Codex path note (0.1.0b23+): these checks previously produced zero findings on the codex path because the event stream was empty. codex_adapter_events.py now walks pages with pikepdf and emits real PathPaintingEvent / TextRenderedEvent objects so all hairline and legibility checks fire correctly.

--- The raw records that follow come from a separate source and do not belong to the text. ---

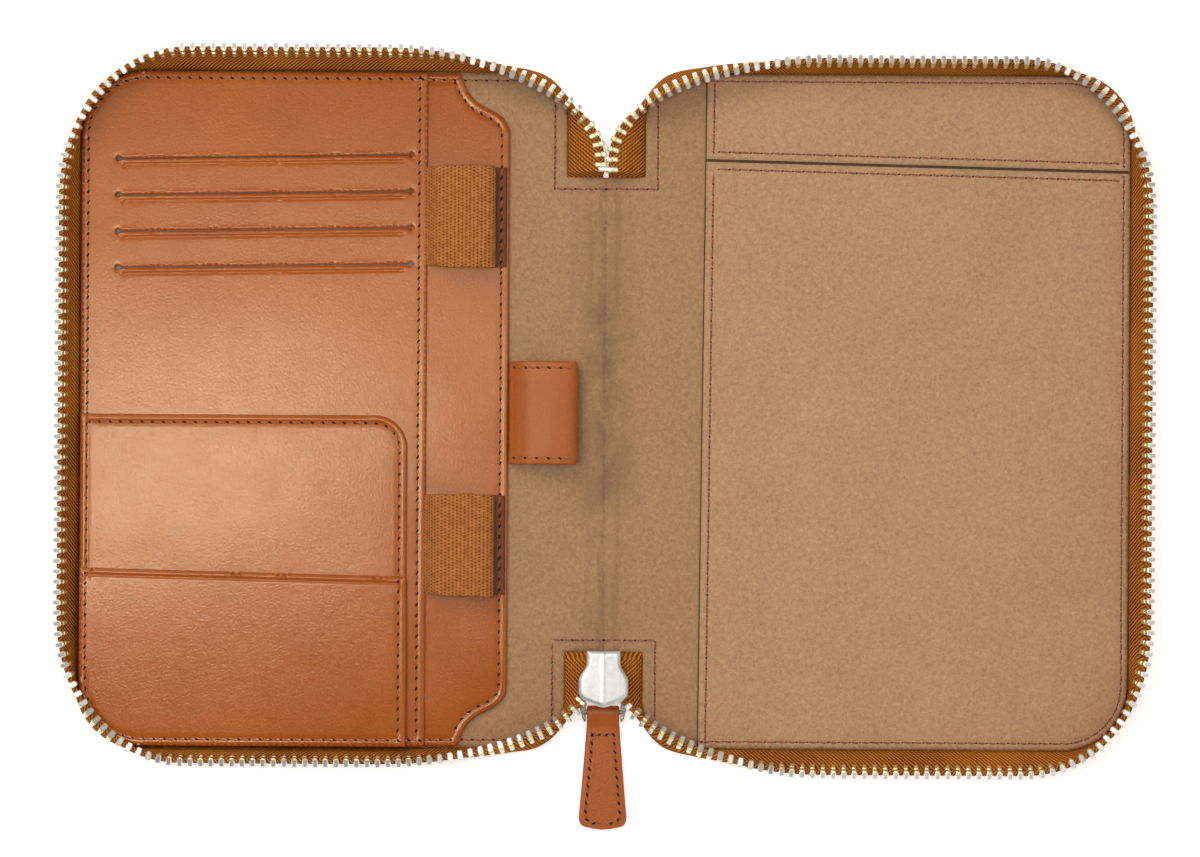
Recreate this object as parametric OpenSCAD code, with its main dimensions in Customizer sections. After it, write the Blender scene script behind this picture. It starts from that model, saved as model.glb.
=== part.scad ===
// Zip-round leather stationery case, lying open and flat with its lining up.
// X runs across the two covers, Y along the spine and Z up.
// The origin is the middle of the spine's underside. The left cover is drawn at +X and mirrored.

/* [Covers] */
// Fold line to the outer edge of one cover
cover_width = 149; // [144:0.5:154]
// Height of the covers, along the spine
cover_height = 207.2; // [204:0.2:212]
// Radius of the outer corners
corner_radius = 20; // [17:0.5:21]
// Radius of the small corners beside the notches
inner_corner_radius = 14; // [12:0.5:15]
// Width of the spine between the two fold lines
spine_width = 24; // [24:0.5:25]
// Fold axis to the floor of the notch at the top of the spine
notch_floor_top = 71.7; // [70:0.1:72]
// Fold axis to the floor of the notch at the bottom of the spine
notch_floor_bottom = 74; // [73:0.1:74.5]
// How far the outer leather stands out past the lining
leather_rim = 1.2; // [1.1:0.1:2]

/* [Thickness] */
// Outer leather
leather_t = 1.2; // [1:0.1:1.2]
// Cover board, and the zip tape sewn in beside it
core_t = 0.8; // [0.6:0.1:0.8]
// Suede lining and suede pocket panels
suede_t = 0.8; // [0.6:0.1:0.8]
// Pen strip
strip_t = 1.2; // [1.2:0.1:1.3]
// Card panel
panel_t = 1.2; // [1:0.1:1.2]
// Slip pockets
pocket_t = 1; // [0.8:0.1:1]

/* [Card panel] */
// Middle line of the case to the panel's free edge
panel_free_edge = 54.8; // [54:0.1:56]
// Middle line to the inner end of the card slits
slit_inner_end = 59.8; // [59.6:0.1:61]
// Length of a card slit
slit_length = 89.8; // [87:0.1:91]
// Width of a card slit
slit_width = 0.7; // [0.5:0.1:1]
// Height of the highest slit
slit_top_y = 78; // [76:0.5:80]
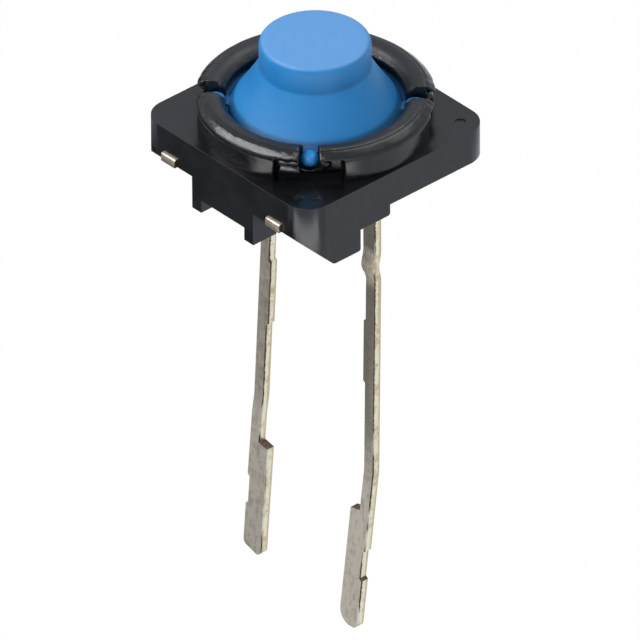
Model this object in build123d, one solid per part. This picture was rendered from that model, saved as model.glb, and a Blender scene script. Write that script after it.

Color, ink coverage, and prepress heuristics

Ink coverage: InkCoverageAnalyzer
- IDs: LPDF_INK_*
Spot colors: SpotColorAnalyzer + spot-name analyzers
- IDs: LPDF_SPOT_*, LPDF_SPOT_NAME_*
Process/pure-K/rich-black classification:
- ColorAnalyzer (IDs: LPDF_COLOR_009, LPDF_COLOR_010, …)
- AdvancedColorAnalyzer (IDs: LPDF_ADV_* incl. LPDF_ADV_005)

Packaging-specific

PackagingAnalyzer (only conditionally added when profile id contains "packaging")
- IDs: LPDF_PKG_*
Dieline family: DielineIso19593Analyzer, DielinePerfIndicatorAnalyzer, plus orchestrator dieline detection attachment
- IDs: AI_DIE_* (AI) and LPDF_* packaging geometry checks depending on analyzer
Seal zone / keepout: SealZoneKeepoutAnalyzer
- ID: LPDF_BOX_SEAL_ZONE_VIOLATION

Barcodes

BarcodeAnalyzer
- 1D candidate detection + grading: LPDF_BARCODE_001–013, 019–031
- 2D fill-grid heuristics: LPDF_BARCODE_014–018

Conformance (PDF/X, PDF/A, PDF/UA)

Built-in validators (engine-side) run based on profile.conformance:
- pdfx4, pdfx1a, pdfx3, pdfa1b/2b/3b
veraPDF runner (src/lintpdf/conformance/verapdf_runner.py) runs when configured and emits:
- LPDF_PDFX_CONF (PDF/X)
- LPDF_PDFA_CONF (PDF/A)
- LPDF_UA_CONF (PDF/UA-1; only when profile opts into LPDF_UA_*)

AI analyzers (`AI_*`)

AI analyzers are registered in src/lintpdf/ai/** and run only when the profile enables AI.

Common families:

Regulatory compliance: AI_EU1169_*, AI_PHARMA_*, AI_FDA_*, AI_GHS_*, AI_COSM_*, LPDF_TOBACCO_* (implemented as AI analyzer)
Accessibility (contrast): AI_WCAG_*

Notable gaps / footguns to watch

“Enabled pattern” != “actually runs”: some analyzers are conditionally added (e.g. packaging analyzer depends on profile id, not checks pattern).
veraPDF “silent skip”: when veraPDF is unreachable, findings are suppressed (good for resilience, but you need metadata to know it didn’t run).
Outlined-text / hidden-layer text: hairline and legibility checks now work on the codex path (0.1.0b23+). The content_stream string-presence check (LPDF_BOX_004) was tightened in 0.1.0b22 to require four independent structural signals before flagging a page as empty.